Voters’ indifference bad for democracy
Now that the election to the three Lok Sabha seats of Kashmir Valley is almost over with an exception of Pulwama and Shopian districts of south Kashmir, the voters’ participation in the polls, except north Kashmir, has been too dismal. It goes to the credit of the Governor administration that elections, by all standards, where peaceful, in comparison to several states in rest of India, but the less poll percentage should, more than anyone else, make the mainstream parties to ponder upon. Unlike previous elections, including 2017 by-elections, there was no aggressive poll boycott campaign by the separatists and the violent incidents too were just a few. Still people stayed away from the polls. Why?
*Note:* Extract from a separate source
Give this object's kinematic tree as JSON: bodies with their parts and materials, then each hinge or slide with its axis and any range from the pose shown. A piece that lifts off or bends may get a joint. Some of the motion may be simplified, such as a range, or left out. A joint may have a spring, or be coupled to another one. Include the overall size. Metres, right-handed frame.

Separatist groups may be patting themselves but fact of the matter is that no one in Kashmir even discussed their poll boycott statements seriously. Yes, threat of the militant gun could be a reason of less percentage but not THE REASON. There is something terribly wrong with the politicking of mainstream parties, particularly the major two regional ones – National Conference and Peoples Democratic Party. Two top leaders of these parties – Dr Farooq Abdullah from central Kashmir and Mehbooba Mufti from south Kashmir – are contesting elections. These two leaders are faces and identities of their respective parties which have ruled the state. Still in these two segments, the two top leaders couldn’t enthuse the voters to come out and vote. Why?
Is it that people have seen too much of them? Is it that people have tested them and they have failed their tests? It is that the two parties have lost the core of their respective ideologies that was attracting people towards them? Is it that they have lost the trust of the majority of the people? There could be a lot of questions that are being raised by the peoples’ indifference and none other than the rank and file of these two major parties can identify and try to answer the most relevant question.
People have seen National Conference ruling the state. They are well aware of the track record of the party. Same is true about PDP. Promises were made and promises were never kept. They have seen NC leadership, while in power, talking about revocation of AFSPA within its tenure and then doing nothing but contesting a new election on the promise of revoking the Act (this time). They have seen PDP leadership talking of self rule and then aligning with BJP, which is hell bent on doing away with the Article 370 of the Indian Constitution that grants a special status to the state of Jammu and Kashmir. They have all these memories fresh in their minds and thus all those slogans of defending Article 370 and 35 A, restoring autonomy, repealing ‘draconian laws’, failed to lure them and thus they didn’t vote.
For a vibrant democracy, massive participation of people in electoral politics is a must. The more people participate, the more chance of good people getting elected. Kashmir Valley’s three seats will have no impact in shaping up the post 2019 India, but the trend of people staying away from polls, if continues during state Assembly elections too, may have an adverse impact over the formation of local government here. While it is high time that separatists rethink over their time tested and failed election boycott strategy, the mainstream political parties will have to connect with the masses, feel their pulse, understand and appreciate their indifference and try to convince them that it is their vote that can make a real difference.